What to produce:
Up to and including the line that contains "return group(rubbers)", repeat each line of the data exactly, starting from the first.

Data extract:
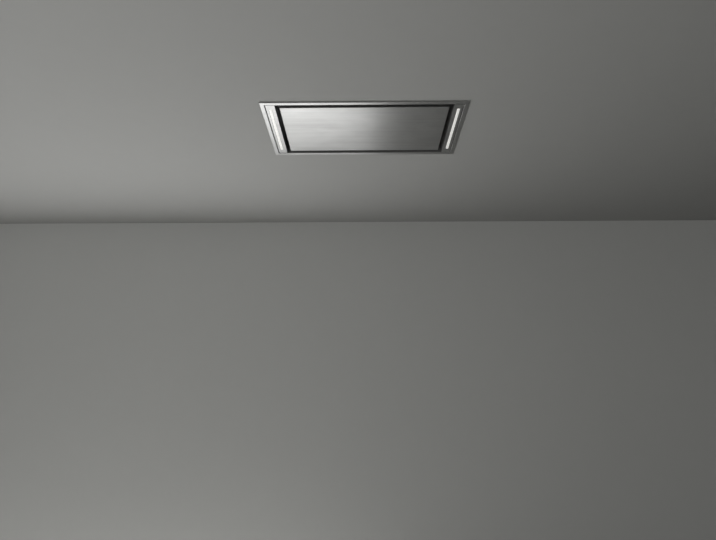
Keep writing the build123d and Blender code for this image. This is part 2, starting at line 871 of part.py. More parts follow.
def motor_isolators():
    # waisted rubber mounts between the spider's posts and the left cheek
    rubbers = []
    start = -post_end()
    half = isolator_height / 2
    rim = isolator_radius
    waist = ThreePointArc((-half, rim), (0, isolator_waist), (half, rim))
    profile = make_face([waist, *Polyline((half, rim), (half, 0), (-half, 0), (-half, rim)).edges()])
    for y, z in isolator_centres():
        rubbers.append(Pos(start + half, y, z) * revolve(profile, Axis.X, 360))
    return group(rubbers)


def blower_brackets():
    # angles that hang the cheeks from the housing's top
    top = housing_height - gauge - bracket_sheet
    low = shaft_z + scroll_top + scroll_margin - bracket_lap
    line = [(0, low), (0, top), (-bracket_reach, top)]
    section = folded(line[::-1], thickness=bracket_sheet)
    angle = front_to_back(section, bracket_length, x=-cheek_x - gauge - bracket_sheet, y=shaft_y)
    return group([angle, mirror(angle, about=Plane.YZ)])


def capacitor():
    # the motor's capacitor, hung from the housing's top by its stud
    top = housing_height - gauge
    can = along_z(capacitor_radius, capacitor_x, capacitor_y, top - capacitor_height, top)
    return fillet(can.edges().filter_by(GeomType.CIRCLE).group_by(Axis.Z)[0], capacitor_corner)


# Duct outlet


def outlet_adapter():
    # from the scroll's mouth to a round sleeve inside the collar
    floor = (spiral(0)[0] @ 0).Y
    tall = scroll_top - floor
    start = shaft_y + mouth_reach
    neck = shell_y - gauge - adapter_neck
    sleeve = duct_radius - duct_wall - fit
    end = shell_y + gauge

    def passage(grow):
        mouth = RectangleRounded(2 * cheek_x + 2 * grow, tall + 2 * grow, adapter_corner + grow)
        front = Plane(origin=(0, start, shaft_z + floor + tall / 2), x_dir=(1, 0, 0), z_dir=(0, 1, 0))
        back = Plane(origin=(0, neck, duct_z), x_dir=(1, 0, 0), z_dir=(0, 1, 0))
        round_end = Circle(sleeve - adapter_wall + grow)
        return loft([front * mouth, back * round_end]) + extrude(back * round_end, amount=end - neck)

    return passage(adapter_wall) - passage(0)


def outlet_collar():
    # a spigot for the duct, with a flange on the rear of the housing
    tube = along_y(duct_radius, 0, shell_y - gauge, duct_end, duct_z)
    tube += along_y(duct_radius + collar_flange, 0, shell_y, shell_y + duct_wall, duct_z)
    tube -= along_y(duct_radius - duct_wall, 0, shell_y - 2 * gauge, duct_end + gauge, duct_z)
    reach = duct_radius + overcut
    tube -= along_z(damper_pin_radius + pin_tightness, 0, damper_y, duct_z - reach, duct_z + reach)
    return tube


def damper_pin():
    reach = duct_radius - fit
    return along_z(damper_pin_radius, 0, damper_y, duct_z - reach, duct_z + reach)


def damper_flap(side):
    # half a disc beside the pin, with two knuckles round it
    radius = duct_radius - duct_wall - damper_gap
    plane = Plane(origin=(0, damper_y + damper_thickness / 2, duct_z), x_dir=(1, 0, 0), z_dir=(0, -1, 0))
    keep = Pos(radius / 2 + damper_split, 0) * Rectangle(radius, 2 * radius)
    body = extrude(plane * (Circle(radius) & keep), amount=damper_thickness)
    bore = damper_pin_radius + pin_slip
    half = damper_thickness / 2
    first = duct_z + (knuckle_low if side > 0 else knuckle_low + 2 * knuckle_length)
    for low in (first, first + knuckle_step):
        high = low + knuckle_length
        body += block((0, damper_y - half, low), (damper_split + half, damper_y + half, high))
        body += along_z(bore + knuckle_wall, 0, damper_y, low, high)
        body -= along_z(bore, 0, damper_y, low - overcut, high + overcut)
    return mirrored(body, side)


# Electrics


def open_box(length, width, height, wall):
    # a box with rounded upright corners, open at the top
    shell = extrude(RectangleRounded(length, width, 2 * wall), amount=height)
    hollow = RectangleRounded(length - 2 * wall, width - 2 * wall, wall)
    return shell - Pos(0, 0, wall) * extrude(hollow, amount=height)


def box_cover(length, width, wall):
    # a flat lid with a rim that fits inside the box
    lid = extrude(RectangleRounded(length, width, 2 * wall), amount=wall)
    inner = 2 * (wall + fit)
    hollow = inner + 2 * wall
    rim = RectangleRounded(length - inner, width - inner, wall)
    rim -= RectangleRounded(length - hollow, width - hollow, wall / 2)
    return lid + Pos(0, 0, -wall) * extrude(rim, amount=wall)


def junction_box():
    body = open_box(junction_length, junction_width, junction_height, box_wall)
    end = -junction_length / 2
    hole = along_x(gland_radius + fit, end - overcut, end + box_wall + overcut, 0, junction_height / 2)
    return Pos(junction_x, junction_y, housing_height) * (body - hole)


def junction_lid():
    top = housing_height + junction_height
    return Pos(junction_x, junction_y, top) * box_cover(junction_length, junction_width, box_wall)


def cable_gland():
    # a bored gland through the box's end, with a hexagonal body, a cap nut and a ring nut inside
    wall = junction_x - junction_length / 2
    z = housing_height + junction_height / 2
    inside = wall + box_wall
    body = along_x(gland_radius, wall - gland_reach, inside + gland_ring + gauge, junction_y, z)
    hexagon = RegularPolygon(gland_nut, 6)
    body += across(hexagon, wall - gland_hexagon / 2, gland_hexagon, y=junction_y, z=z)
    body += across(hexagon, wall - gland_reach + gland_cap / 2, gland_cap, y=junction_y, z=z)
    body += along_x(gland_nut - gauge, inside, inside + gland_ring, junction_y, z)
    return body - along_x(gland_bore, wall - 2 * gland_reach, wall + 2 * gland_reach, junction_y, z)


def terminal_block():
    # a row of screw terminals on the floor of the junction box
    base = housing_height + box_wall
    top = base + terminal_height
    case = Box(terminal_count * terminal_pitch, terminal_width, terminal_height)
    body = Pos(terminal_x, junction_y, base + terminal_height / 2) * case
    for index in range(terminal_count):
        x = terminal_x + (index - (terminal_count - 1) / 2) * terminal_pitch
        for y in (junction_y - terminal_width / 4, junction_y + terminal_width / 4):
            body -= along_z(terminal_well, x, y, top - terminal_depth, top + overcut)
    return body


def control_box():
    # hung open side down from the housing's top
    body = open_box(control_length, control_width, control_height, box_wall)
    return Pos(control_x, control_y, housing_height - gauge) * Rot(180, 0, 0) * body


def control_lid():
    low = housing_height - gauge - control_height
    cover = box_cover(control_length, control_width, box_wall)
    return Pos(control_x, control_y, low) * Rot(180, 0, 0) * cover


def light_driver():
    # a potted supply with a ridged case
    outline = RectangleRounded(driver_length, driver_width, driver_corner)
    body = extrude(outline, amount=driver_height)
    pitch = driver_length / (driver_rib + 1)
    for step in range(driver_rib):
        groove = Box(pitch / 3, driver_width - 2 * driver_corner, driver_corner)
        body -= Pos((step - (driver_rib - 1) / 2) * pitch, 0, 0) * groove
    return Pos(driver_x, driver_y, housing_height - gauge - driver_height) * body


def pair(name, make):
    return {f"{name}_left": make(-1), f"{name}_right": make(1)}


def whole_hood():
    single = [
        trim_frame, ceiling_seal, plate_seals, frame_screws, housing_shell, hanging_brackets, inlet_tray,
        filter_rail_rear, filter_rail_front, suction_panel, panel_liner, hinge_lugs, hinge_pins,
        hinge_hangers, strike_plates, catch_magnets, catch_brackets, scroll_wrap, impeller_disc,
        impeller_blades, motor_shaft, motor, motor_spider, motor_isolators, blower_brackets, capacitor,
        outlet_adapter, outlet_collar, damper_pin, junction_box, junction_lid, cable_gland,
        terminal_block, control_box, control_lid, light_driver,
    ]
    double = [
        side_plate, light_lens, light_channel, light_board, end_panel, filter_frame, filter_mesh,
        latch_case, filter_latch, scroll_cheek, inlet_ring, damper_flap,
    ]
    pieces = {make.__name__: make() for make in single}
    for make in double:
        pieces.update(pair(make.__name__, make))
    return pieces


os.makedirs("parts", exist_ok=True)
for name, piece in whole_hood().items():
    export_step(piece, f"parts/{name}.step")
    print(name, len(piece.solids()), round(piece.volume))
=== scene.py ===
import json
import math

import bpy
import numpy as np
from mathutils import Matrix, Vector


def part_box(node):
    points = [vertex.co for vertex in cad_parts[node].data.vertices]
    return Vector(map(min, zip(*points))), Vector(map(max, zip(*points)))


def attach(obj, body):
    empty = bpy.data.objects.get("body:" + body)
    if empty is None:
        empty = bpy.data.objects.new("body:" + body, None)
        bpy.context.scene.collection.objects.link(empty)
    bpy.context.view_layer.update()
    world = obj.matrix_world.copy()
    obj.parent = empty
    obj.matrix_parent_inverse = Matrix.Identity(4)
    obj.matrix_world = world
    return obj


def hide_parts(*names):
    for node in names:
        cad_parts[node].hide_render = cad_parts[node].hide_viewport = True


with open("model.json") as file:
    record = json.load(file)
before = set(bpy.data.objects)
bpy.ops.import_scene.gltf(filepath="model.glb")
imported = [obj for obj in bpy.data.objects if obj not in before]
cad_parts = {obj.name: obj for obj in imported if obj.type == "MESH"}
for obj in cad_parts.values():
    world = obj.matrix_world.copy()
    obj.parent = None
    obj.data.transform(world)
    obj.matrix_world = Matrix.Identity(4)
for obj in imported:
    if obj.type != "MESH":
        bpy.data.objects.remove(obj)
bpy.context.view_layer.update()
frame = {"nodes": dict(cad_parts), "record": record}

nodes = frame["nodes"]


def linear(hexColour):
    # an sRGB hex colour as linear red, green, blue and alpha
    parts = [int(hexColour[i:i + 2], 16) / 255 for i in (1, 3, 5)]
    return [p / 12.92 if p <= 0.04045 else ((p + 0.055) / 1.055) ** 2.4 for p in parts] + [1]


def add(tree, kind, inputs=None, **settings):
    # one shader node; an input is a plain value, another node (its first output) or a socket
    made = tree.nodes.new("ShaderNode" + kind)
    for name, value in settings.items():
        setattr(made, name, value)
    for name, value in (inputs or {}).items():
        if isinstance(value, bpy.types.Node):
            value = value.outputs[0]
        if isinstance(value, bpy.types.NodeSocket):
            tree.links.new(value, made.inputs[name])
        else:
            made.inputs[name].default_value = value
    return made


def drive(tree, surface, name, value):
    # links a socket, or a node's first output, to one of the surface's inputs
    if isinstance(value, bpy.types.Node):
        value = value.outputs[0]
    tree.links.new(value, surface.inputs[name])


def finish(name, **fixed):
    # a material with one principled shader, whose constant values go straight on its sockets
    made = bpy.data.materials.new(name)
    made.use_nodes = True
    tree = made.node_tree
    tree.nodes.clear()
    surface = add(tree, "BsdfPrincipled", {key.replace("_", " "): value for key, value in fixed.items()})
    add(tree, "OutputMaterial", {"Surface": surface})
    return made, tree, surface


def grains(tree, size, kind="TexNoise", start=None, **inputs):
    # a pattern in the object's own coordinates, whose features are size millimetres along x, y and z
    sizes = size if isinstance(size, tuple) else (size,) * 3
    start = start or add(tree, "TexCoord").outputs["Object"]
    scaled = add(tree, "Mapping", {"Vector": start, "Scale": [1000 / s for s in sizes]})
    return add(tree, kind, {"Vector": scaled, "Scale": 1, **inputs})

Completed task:
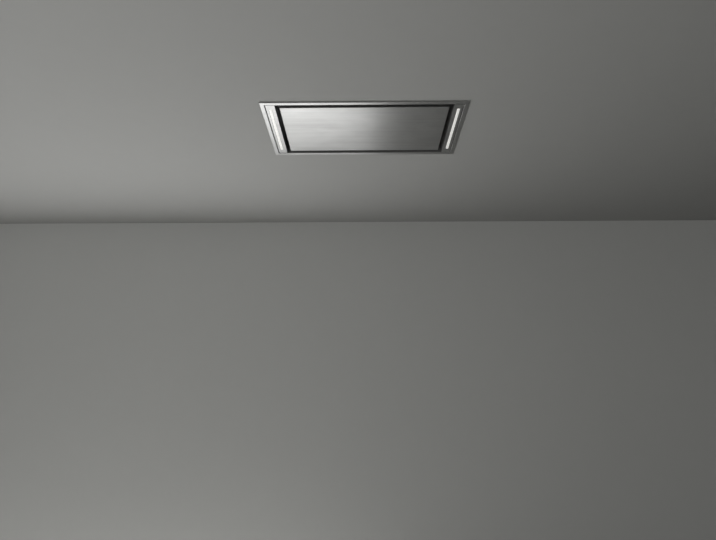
Keep writing the build123d and Blender code for this image. This is part 2, starting at line 871 of part.py. More parts follow.
def motor_isolators():
    # waisted rubber mounts between the spider's posts and the left cheek
    rubbers = []
    start = -post_end()
    half = isolator_height / 2
    rim = isolator_radius
    waist = ThreePointArc((-half, rim), (0, isolator_waist), (half, rim))
    profile = make_face([waist, *Polyline((half, rim), (half, 0), (-half, 0), (-half, rim)).edges()])
    for y, z in isolator_centres():
        rubbers.append(Pos(start + half, y, z) * revolve(profile, Axis.X, 360))
    return group(rubbers)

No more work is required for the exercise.